╭──

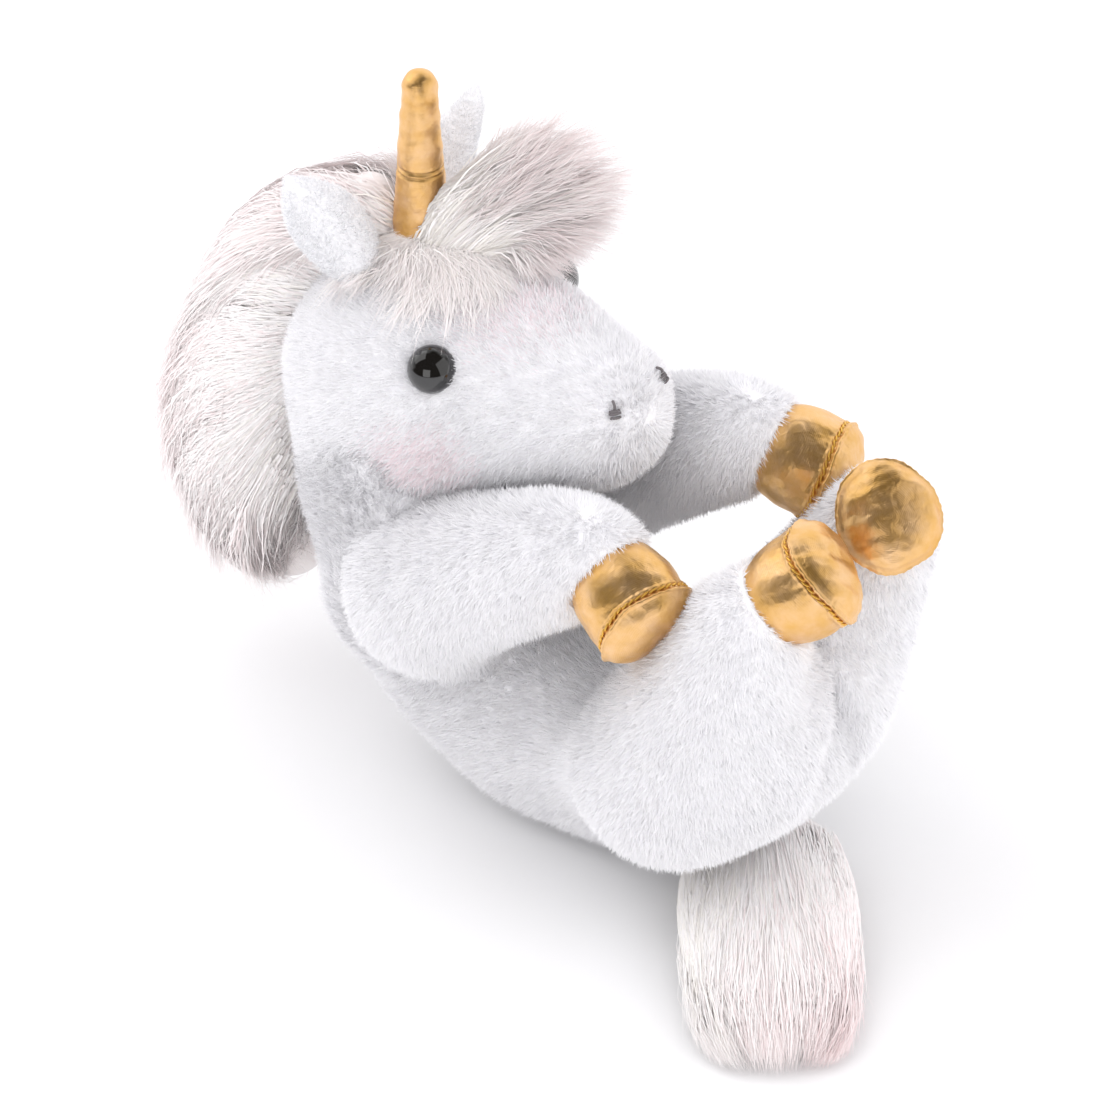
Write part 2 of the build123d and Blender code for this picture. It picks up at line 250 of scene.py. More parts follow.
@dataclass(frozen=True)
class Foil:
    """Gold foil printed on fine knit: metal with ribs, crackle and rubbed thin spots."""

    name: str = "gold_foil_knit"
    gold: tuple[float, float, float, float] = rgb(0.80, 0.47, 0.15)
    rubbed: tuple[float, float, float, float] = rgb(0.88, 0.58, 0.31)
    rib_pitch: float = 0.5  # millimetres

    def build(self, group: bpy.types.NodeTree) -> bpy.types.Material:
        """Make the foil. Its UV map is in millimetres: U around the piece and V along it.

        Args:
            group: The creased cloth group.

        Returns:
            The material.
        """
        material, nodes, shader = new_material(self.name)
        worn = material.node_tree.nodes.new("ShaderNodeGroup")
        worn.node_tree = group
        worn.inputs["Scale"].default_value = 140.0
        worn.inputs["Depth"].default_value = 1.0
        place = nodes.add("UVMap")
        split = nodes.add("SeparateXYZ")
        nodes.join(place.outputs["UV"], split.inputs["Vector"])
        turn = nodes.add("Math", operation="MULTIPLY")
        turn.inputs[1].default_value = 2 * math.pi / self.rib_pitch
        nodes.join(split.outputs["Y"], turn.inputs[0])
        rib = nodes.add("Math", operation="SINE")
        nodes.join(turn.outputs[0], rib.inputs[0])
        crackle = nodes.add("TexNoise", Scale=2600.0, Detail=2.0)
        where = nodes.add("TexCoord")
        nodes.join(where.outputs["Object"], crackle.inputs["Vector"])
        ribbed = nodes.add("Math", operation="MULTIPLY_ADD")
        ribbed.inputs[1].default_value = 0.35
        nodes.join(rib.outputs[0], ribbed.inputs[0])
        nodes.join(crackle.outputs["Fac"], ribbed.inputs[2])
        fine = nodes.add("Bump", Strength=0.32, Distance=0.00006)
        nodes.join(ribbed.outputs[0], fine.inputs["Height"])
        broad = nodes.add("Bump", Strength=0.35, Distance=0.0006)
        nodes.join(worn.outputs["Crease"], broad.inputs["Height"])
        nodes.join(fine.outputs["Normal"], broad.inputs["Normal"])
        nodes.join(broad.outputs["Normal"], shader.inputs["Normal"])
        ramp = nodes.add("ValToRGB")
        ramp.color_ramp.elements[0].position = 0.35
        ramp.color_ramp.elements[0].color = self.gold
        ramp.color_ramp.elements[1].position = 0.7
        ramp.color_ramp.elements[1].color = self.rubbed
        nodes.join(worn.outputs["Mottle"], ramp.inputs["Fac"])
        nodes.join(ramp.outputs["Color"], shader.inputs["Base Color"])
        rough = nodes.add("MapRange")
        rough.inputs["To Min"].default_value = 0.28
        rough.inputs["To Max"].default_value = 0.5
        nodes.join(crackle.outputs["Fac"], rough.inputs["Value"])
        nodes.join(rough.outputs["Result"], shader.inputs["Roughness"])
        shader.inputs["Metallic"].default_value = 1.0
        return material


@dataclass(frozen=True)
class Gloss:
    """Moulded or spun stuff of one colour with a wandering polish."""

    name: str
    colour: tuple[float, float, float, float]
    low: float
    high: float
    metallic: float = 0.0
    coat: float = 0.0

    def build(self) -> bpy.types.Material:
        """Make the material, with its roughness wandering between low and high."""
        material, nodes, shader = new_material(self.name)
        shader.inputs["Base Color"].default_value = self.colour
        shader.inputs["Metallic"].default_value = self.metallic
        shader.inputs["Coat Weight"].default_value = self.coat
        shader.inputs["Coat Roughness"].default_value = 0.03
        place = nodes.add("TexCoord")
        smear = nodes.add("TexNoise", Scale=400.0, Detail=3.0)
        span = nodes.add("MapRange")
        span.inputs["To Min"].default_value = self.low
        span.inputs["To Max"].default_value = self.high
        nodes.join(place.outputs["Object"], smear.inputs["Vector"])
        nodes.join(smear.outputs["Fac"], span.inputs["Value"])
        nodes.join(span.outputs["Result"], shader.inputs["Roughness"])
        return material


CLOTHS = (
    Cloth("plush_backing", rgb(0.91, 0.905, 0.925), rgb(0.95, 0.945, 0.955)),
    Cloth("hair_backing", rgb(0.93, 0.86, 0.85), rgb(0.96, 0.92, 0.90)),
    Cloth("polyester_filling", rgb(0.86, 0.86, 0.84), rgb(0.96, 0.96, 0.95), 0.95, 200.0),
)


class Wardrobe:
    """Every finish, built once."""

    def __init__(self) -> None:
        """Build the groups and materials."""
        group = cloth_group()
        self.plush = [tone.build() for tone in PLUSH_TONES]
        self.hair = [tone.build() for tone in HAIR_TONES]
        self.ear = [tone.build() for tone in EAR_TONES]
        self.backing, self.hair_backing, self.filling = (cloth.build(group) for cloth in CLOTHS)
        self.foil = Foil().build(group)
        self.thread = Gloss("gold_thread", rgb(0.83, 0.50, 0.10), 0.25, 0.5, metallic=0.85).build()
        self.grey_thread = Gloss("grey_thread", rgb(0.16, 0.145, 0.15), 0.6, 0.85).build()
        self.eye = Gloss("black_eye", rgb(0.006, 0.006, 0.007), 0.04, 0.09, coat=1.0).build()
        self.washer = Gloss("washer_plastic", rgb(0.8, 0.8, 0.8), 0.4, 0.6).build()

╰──

» **Work to complete**
Your task is to repeat the data exactly; please include every line.

» **Response to the exercise**
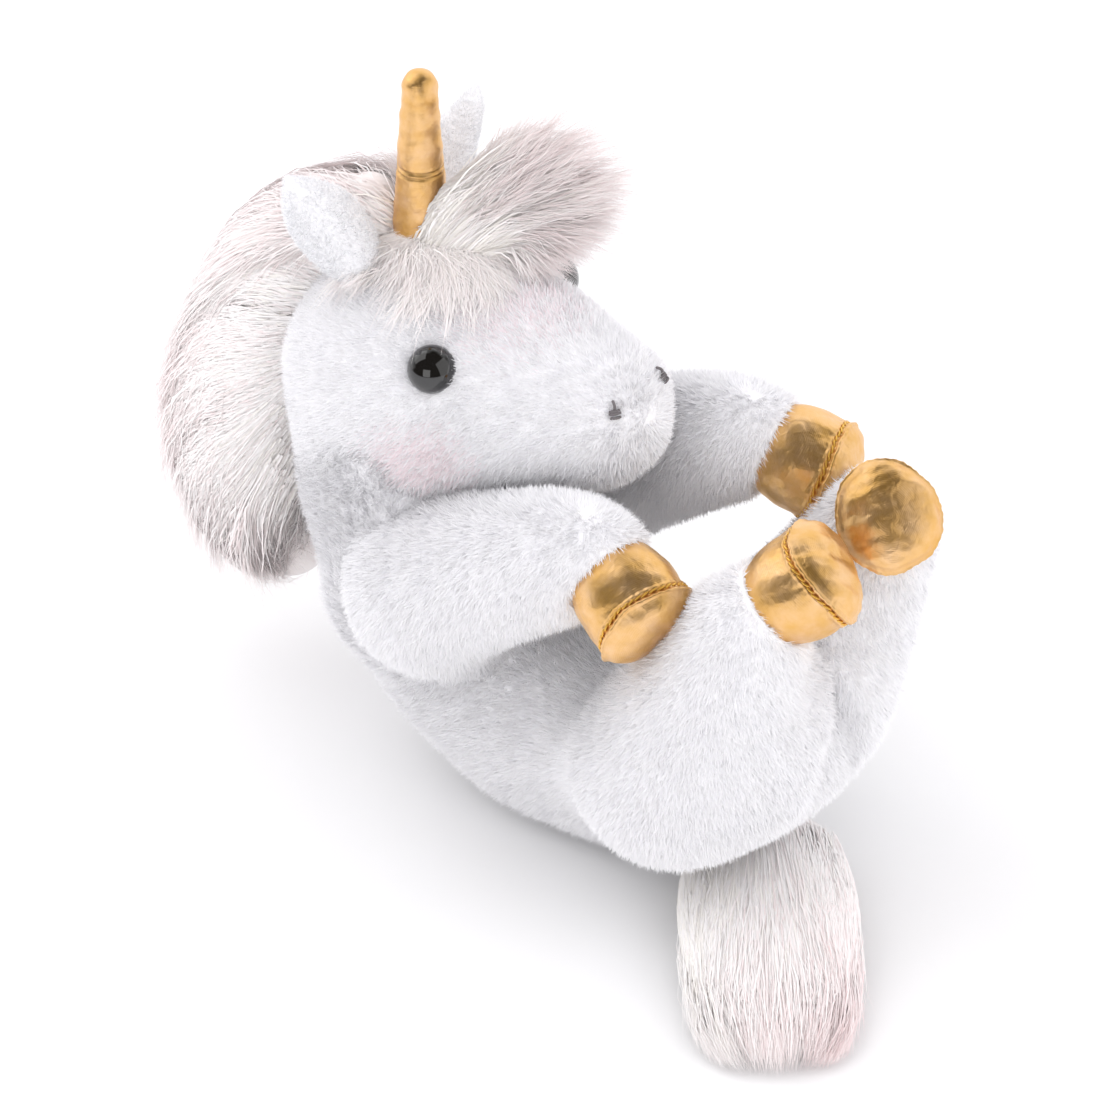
Write part 2 of the build123d and Blender code for this picture. It picks up at line 250 of scene.py. More parts follow.
@dataclass(frozen=True)
class Foil:
    """Gold foil printed on fine knit: metal with ribs, crackle and rubbed thin spots."""

    name: str = "gold_foil_knit"
    gold: tuple[float, float, float, float] = rgb(0.80, 0.47, 0.15)
    rubbed: tuple[float, float, float, float] = rgb(0.88, 0.58, 0.31)
    rib_pitch: float = 0.5  # millimetres

    def build(self, group: bpy.types.NodeTree) -> bpy.types.Material:
        """Make the foil. Its UV map is in millimetres: U around the piece and V along it.

        Args:
            group: The creased cloth group.

        Returns:
            The material.
        """
        material, nodes, shader = new_material(self.name)
        worn = material.node_tree.nodes.new("ShaderNodeGroup")
        worn.node_tree = group
        worn.inputs["Scale"].default_value = 140.0
        worn.inputs["Depth"].default_value = 1.0
        place = nodes.add("UVMap")
        split = nodes.add("SeparateXYZ")
        nodes.join(place.outputs["UV"], split.inputs["Vector"])
        turn = nodes.add("Math", operation="MULTIPLY")
        turn.inputs[1].default_value = 2 * math.pi / self.rib_pitch
        nodes.join(split.outputs["Y"], turn.inputs[0])
        rib = nodes.add("Math", operation="SINE")
        nodes.join(turn.outputs[0], rib.inputs[0])
        crackle = nodes.add("TexNoise", Scale=2600.0, Detail=2.0)
        where = nodes.add("TexCoord")
        nodes.join(where.outputs["Object"], crackle.inputs["Vector"])
        ribbed = nodes.add("Math", operation="MULTIPLY_ADD")
        ribbed.inputs[1].default_value = 0.35
        nodes.join(rib.outputs[0], ribbed.inputs[0])
        nodes.join(crackle.outputs["Fac"], ribbed.inputs[2])
        fine = nodes.add("Bump", Strength=0.32, Distance=0.00006)
        nodes.join(ribbed.outputs[0], fine.inputs["Height"])
        broad = nodes.add("Bump", Strength=0.35, Distance=0.0006)
        nodes.join(worn.outputs["Crease"], broad.inputs["Height"])
        nodes.join(fine.outputs["Normal"], broad.inputs["Normal"])
        nodes.join(broad.outputs["Normal"], shader.inputs["Normal"])
        ramp = nodes.add("ValToRGB")
        ramp.color_ramp.elements[0].position = 0.35
        ramp.color_ramp.elements[0].color = self.gold
        ramp.color_ramp.elements[1].position = 0.7
        ramp.color_ramp.elements[1].color = self.rubbed
        nodes.join(worn.outputs["Mottle"], ramp.inputs["Fac"])
        nodes.join(ramp.outputs["Color"], shader.inputs["Base Color"])
        rough = nodes.add("MapRange")
        rough.inputs["To Min"].default_value = 0.28
        rough.inputs["To Max"].default_value = 0.5
        nodes.join(crackle.outputs["Fac"], rough.inputs["Value"])
        nodes.join(rough.outputs["Result"], shader.inputs["Roughness"])
        shader.inputs["Metallic"].default_value = 1.0
        return material


@dataclass(frozen=True)
class Gloss:
    """Moulded or spun stuff of one colour with a wandering polish."""

    name: str
    colour: tuple[float, float, float, float]
    low: float
    high: float
    metallic: float = 0.0
    coat: float = 0.0

    def build(self) -> bpy.types.Material:
        """Make the material, with its roughness wandering between low and high."""
        material, nodes, shader = new_material(self.name)
        shader.inputs["Base Color"].default_value = self.colour
        shader.inputs["Metallic"].default_value = self.metallic
        shader.inputs["Coat Weight"].default_value = self.coat
        shader.inputs["Coat Roughness"].default_value = 0.03
        place = nodes.add("TexCoord")
        smear = nodes.add("TexNoise", Scale=400.0, Detail=3.0)
        span = nodes.add("MapRange")
        span.inputs["To Min"].default_value = self.low
        span.inputs["To Max"].default_value = self.high
        nodes.join(place.outputs["Object"], smear.inputs["Vector"])
        nodes.join(smear.outputs["Fac"], span.inputs["Value"])
        nodes.join(span.outputs["Result"], shader.inputs["Roughness"])
        return material


CLOTHS = (
    Cloth("plush_backing", rgb(0.91, 0.905, 0.925), rgb(0.95, 0.945, 0.955)),
    Cloth("hair_backing", rgb(0.93, 0.86, 0.85), rgb(0.96, 0.92, 0.90)),
    Cloth("polyester_filling", rgb(0.86, 0.86, 0.84), rgb(0.96, 0.96, 0.95), 0.95, 200.0),
)


class Wardrobe:
    """Every finish, built once."""

    def __init__(self) -> None:
        """Build the groups and materials."""
        group = cloth_group()
        self.plush = [tone.build() for tone in PLUSH_TONES]
        self.hair = [tone.build() for tone in HAIR_TONES]
        self.ear = [tone.build() for tone in EAR_TONES]
        self.backing, self.hair_backing, self.filling = (cloth.build(group) for cloth in CLOTHS)
        self.foil = Foil().build(group)
        self.thread = Gloss("gold_thread", rgb(0.83, 0.50, 0.10), 0.25, 0.5, metallic=0.85).build()
        self.grey_thread = Gloss("grey_thread", rgb(0.16, 0.145, 0.15), 0.6, 0.85).build()
        self.eye = Gloss("black_eye", rgb(0.006, 0.006, 0.007), 0.04, 0.09, coat=1.0).build()
        self.washer = Gloss("washer_plastic", rgb(0.8, 0.8, 0.8), 0.4, 0.6).build()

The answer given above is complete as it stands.